Pour ce concert à Baden-Baden l’orchestre joue Sibelius et Dvorák. Là aussi c’est un signe. Chailly en tournée n’éprouve plus aucun besoin de se cantonner à un répertoire national, et à juste titre, car autant son Sibelius que son Dvorák vont non seulement se montrer compétitifs mais musicalement passionnants. Les sonorités des cuivres au début de Finlandia impressionnent d’emblée : une couleur très sombre, un ton immédiatement épique, relayé à merveille ensuite par les cordes graves. Mais Chailly n’a pas son pareil pour ne pas laisser un orchestre « s’écouter » : même si les sonorités sont belles, la battue continue à mener le même train impérieux, ne souffre aucune complaisance. Et les cavalcades de cette entrée en matière ont vraiment fière allure.

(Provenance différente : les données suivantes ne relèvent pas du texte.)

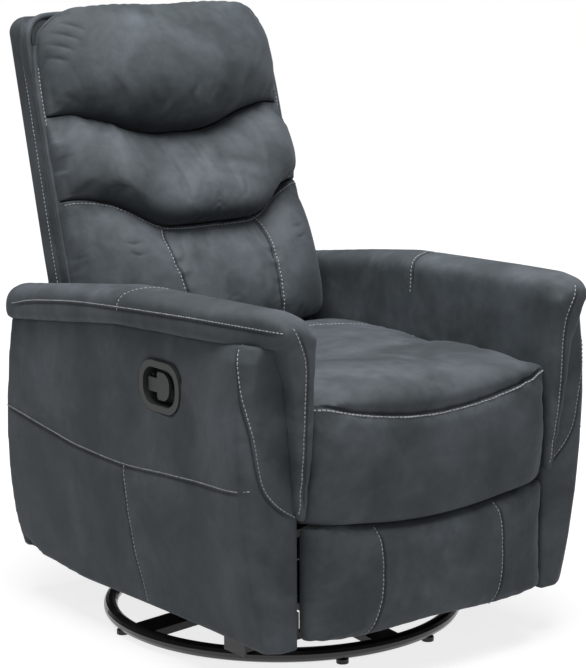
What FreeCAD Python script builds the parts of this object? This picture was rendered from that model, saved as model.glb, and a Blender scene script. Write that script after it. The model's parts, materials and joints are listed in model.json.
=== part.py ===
import FreeCAD, Part
import math
import os

# A swivel glider recliner, in millimetres.
# +Z is up, the chair faces -Y, and its left arm (as seen in the chair) is on +X.
# The origin lies on the floor, under the swivel axis.

# Sizes shared by the steel parts
SHEET = 3.0
LINK_THICK = 4.0
LINK_GAP = 2.0
CLEAR = 0.3
WELD_GAP = 0.2
PIN_PROUD = 0.5

# Flats that stand for round stretches: those of a soft piece, a pin or hole, the bearing and the ring's tube
ARC_STEPS = 6
PIN_SIDES = 12
BEARING_SIDES = 48
RING_SIDES = 12

# Sizes of the floor ring
RING_RADIUS = 318.0
RING_TUBE_RADIUS = 12.5
GLIDE_HEIGHT = 8.0
GLIDE_RADIUS = 11.0
GLIDE_ANGLES = (11.3, 72.3, 107.7, 168.7, 252.3, 287.7)
CROSS_BAR_WIDTH = 58.0
CROSS_BAR_DEPTH = 14.0
CROSS_BAR_RISE = 13.0
CROSS_BAR_OVER_RING = 6.0
CROSS_BAR_LEVEL = 110.0

# Sizes of the swivel
SWIVEL_PLATE = 180.0
SWIVEL_PLATE_THICK = 4.0
SWIVEL_CORNER = 20.0
BEARING_OUTER = 75.0
BEARING_INNER = 56.0
BEARING_HEIGHT = 7.0
PIVOT_BOLT_RADIUS = 8.0
PIVOT_HEAD_RADIUS = 14.0
PIVOT_HEAD_HEIGHT = 6.0

# Sizes of the glider
STAND_X = 150.0
STAND_TOP = 205.0
STAND_HALF_LENGTH = 168.0
STAND_SHOULDER_Z = 170.0
STAND_FOOT = 30.0
STAND_FOOT_HALF = 85.0
STAND_WINDOW = ((-30, 90, 8), (30, 90, 8), (50, 160, 8), (-50, 160, 8))
TIE_RADIUS = 8.0
TIE_Y = 95.0
GLIDE_PIVOT_Y = 140.0
GLIDE_PIVOT_Z = 190.0
GLIDE_LINK_LENGTH = 110.0
GLIDE_LINK_WIDTH = 26.0
PIN_RADIUS = 5.0

# Sizes of the chassis that hangs on the glider
RAIL_HEIGHT = 38.0
RAIL_FRONT_Y = -265.0
RAIL_REAR_Y = 262.0
RAIL_FLANGE = 24.0
RAIL_DROP = 24.0
CROSS_TUBE = 18.0
CROSS_TUBE_WALL = 2.0
FRONT_TUBE_Y = -253.0
FRONT_TUBE_HEIGHT = 12.0
REAR_TUBE_Y = 246.0
MOUNT_PLATE = 4.0
MOUNT_PLATE_LENGTH = 60.0
MOUNT_PLATE_CORNER = 6.0
FRONT_PLATE_TOP_Z = 160.0
REAR_PLATE_TOP_Z = 180.0
RECLINER_PLATE_TOP_Z = 172.0
RECLINER_PLATE_LOW_Z = 112.0

# Sizes of the backrest; s runs up the leaning rear face and w runs forward from it
SHELL_HALF_WIDTH = 276.0
SHELL_WALL = 8.0
SHELL_DEPTH = 40.0
SHELL_BOTTOM_Z = 330.0
SHELL_SHOULDER_Z = 650.0
SHELL_TAPER = 8.0
SHELL_CORNER = 46.0
BACK_PIVOT_Y = 215.0
BACK_PIVOT_Z = 350.0
BACK_FOOT_Y = 352.0
BACK_FOOT_Z = 598.0
BACK_LEAN = 16.1
BACK_TOP_S = 500.0
BACK_HEM_S = -150.0
UPRIGHT_THICK = 22.0
UPRIGHT_INSET = 8.0
UPRIGHT_LOW_S = -215.0
UPRIGHT_TOP_S = 460.0
BACK_RAIL_WIDTH = 50.0
BOTTOM_RAIL_WIDTH = 38.0
BOTTOM_RAIL_THICK = 15.0
DECK_THICK = 18.0
DECK_LOW_S = -112.0
DECK_TOP_S = 484.0

# The three back pillows, as rows of (x, low seam s, high seam s, low seam w) from the middle outwards
SEAM_DRAW = 0.08
HEAD_ROWS = ((105, 256, 497, 92), (215, 296, 486, 82), (262, 320, 462, 66))
HEAD_RISE = 0.085
HEAD_BELLY = 0.26
LUMBAR_ROWS = ((105, 70, 256, 150), (215, 132, 296, 120), (270, 154, 284, 106))
LUMBAR_RISE = -0.3
LUMBAR_BELLY = 0.32
LOWER_ROWS = ((105, -146, 70, 178), (215, -136, 132, 152), (274, -108, 116, 108))
LOWER_RISE = -0.13
LOWER_BELLY = 0.2

# Sizes of the arms
ARM_GAP = 14.0
ARM_PANEL_REAR_GAP = 7.0
ARM_FRAME_THICK = 26.0
ARM_FRAME_LOW_Z = 95.0
ARM_FRONT_PAD = 18.0
ARM_FRONT_Y = -406.0
ARM_REAR_Y = 405.0
ARM_WRAP = 31.0
ARM_BOTTOM_Z = 88.0
ARM_REAR_LIFT = 6.0
ARM_BULGE_Z = 350.0
ARM_FOOT_TUCK = 34.0
ARM_HEAD_TUCK = 14.0
CREASE_FRONT_Z = 600.0
CREASE_MID_Z = 584.0
CREASE_REAR_Z = 533.0
SKIRT_TOP_Z = 372.0
SKIRT_THICK = 15.0
SKIRT_INSET = 5.0

# Arm panel sections, as rows of (y, outwards from the plywood, drawn in at the edge)
ARM_ROWS = ((-406, 36, 12), (-392, 40, 0), (0, 48, 0), (130, 49, 0), (387, 32, 0), (405, 26, 12))

# Arm pad sections, as rows of (y, inwards less than at the front, outwards, underside, top above the crease)
PAD_ROWS = ((-452, 24, 22, 12, 24), (-434, 5, 37, 3, 40), (-390, 0, 46, 1, 48), (0, 0, 49, 1, 54),
            (130, 17, 48, 1, 56), (380, 17, 32, 1, 56), (402, 26, 20, 8, 38))
PAD_ROUND = 0.42
PAD_CROWN = 4.0
PAD_OVERHANG = 26.0
PAD_NARROWING = 17.0
LINING_FRONT_Y = -436.0
LINING_REAR_Y = 300.0
LINING_BOTTOM_Z = 440.0
DRAPE_BOTTOM_Z = 309.0
DRAPE_TOP_Z = 620.0
DRAPE_FRONT = ((0, 620), (2, 309, 3), (13, 306, 3), (26, 440), (36, 540), (60, 600), (68, 620))
DRAPE_SIDE = ((-452, 622), (-446, 560), (-440, 440), (-424, 300, 5))

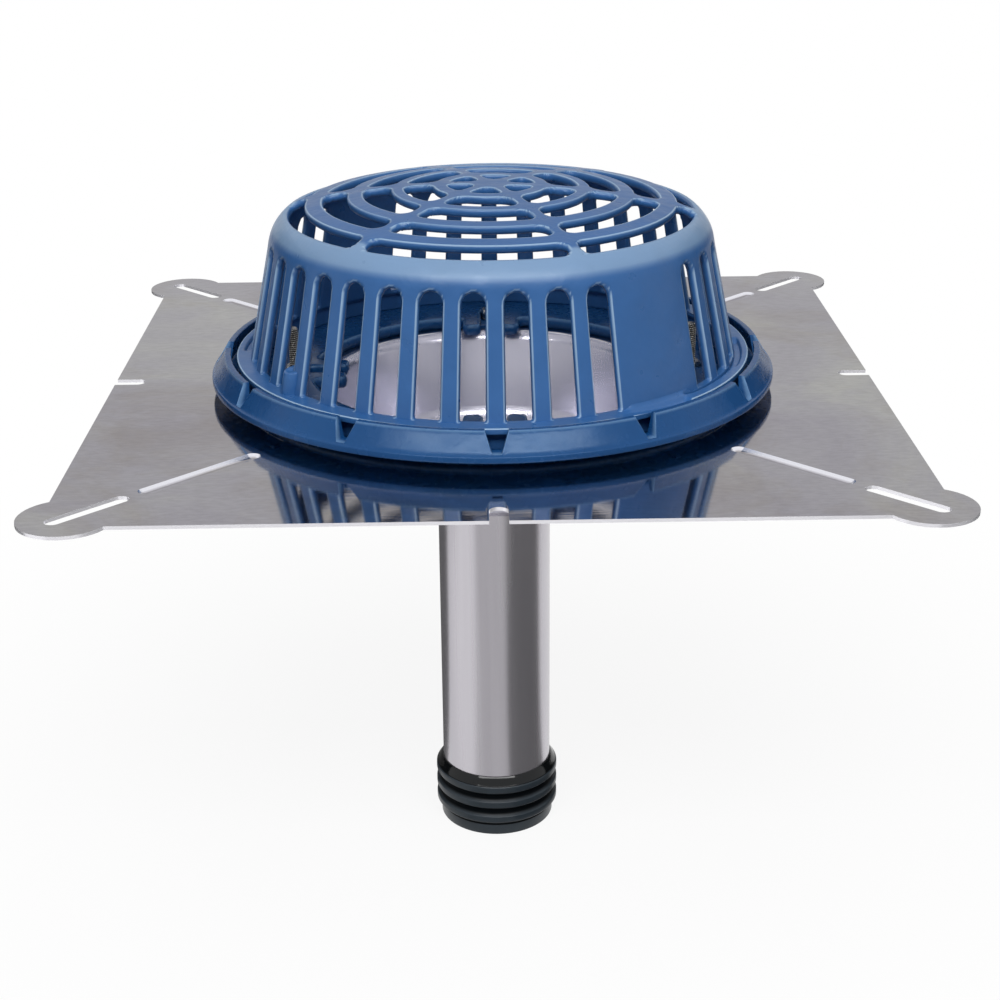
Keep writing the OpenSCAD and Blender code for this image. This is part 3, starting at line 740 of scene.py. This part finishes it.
def make_bosses():
    """Half-round bosses at the wall's foot: a superellipse dome swept from a circle, leaning
    with the wall. Point = (x + R c(v) cos u, R c(v) sin u, z(v))."""
    bosses = []
    radius, height, shoulder = 5.65 * MM, 14.3 * MM, 1.3 * MM
    v = np.linspace(0, np.pi / 2, 8)
    scale = np.concatenate([[1, 1, 1], (radius - shoulder * (1 - np.cos(v))) / radius,
                            [0.25, 0.02]])
    level = np.concatenate([[-1 * MM, 4 * MM, 8 * MM], height - shoulder + shoulder * np.sin(v),
                            [height + 0.1 * MM, height + 0.12 * MM]])
    u = np.linspace(0, 2 * np.pi, 40, endpoint=False)
    for k, at in enumerate((-52.5, 127.5)):
        lean = level[:, None] * math.tan(DOME_LEAN)
        slope = np.maximum(level - 8 * MM, 0)[:, None] * 0.35
        x = DOME_FOOT_R - 1.2 * MM + radius * scale[:, None] * np.cos(u) - lean
        z = DOME_FOOT_Z + level[:, None] - slope * (1 + np.cos(u)[None, :]) / 2
        y = radius * scale[:, None] * np.sin(u)
        points = np.stack([x, y, z], axis=-1)
        boss = new_piece(f"boss_{k}", points, capped(len(level), len(u)), crease=50)
        bosses.append(placed(boss, math.radians(at - 90)))
    return joined("dome_bosses", bosses)


for part in (make_dome_shell(), make_dome_flange(), make_dome_skirt(), make_tabs(),
             make_bosses()):
    finish(part, "dome", DOME_PAINT, "dome_coating", "dome_strainer")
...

Climat assez différent dans le Concerto pour violon de Sibelius, mais aussi en raison de la personnalité du soliste : le tout jeune Emmanuel Tjeknavorian. Un superbe son de Stradivarius lumineux, svelte, sans rien d’appuyé, voire d’une indicible poésie dans l’Adagio central. Et là, face à un soliste aussi raffiné, l’orchestre peut se faire d’une incroyable discrétion, tout en nuances piano, mais sans que le son perde pour autant de sa substance : des moments magiques, dont la ductilité laisse rêveur. Peut-être pas une interprétation idéale de ce concerto (le premier mouvement, à force de raffinements inouïs, peut sembler perdre un peu de sa logique, avec des passages anormalement détendus) mais tellement originale, comparable à nulle autre, qu’on l’écoute avec une constante fascination.


Brillante Symphonie du Nouveau Monde en seconde partie, où Chailly reproduit avec ses musiciens italiens la belle interprétation qu’il obtenait des musiciens du Concertgebouw d’Amsterdam il y a trente ans déjà (l’un des enregistrements de référence de cette symphonie, publié par Decca). On retrouve cette même battue très précise, qui ne s’alanguit jamais, y compris aux endroits où beaucoup d’autres ne peuvent s’empêcher de syncoper le discours : un Dvorák élevé au rang de symphoniste à part entière, au-delà de toute tentation de lyrisme trop facile ou de cliché sentimental. Un très grand respect du texte aussi, avec même l’indispensable reprise de toute la partie initiale de l’Allegro molto, essentielle pour l’équilibre de ce premier mouvement et pourtant sur laquelle la plupart des chefs font l’impasse. La magie des timbres de la Scala (des cordes à la fois vives et d’une belle substance) fait le reste, et quand toute la rangée de cuivres rentre dans la bataille, Dvorák se pare tout à coup d’une majestueuse exaltation quasi brucknérienne, totalement irrésistible car toujours maintenue dans le même inexorable flux.


Rien d’italien dans ce programme, à l’exception du bis : une Ouverture de Semiramide de Rossini détaillée comme une pièce d’orfèvrerie, où tous les pupitres font des étincelles (ah la flûte piccolo de la Scala : rien d’acide, toutes les notes s’envolent avec une élégance presque immatérielle). Et puis ces crescendos rossiniens que Chailly monte avec une précision millimétrée, en laissant progressivement les rouages s’engrener jusqu’à la folie : c’est absolument grisant ! Là, l’orchestre dispose d’une intégration vraiment totale de cette musique dans ses gènes, et cela s’entend.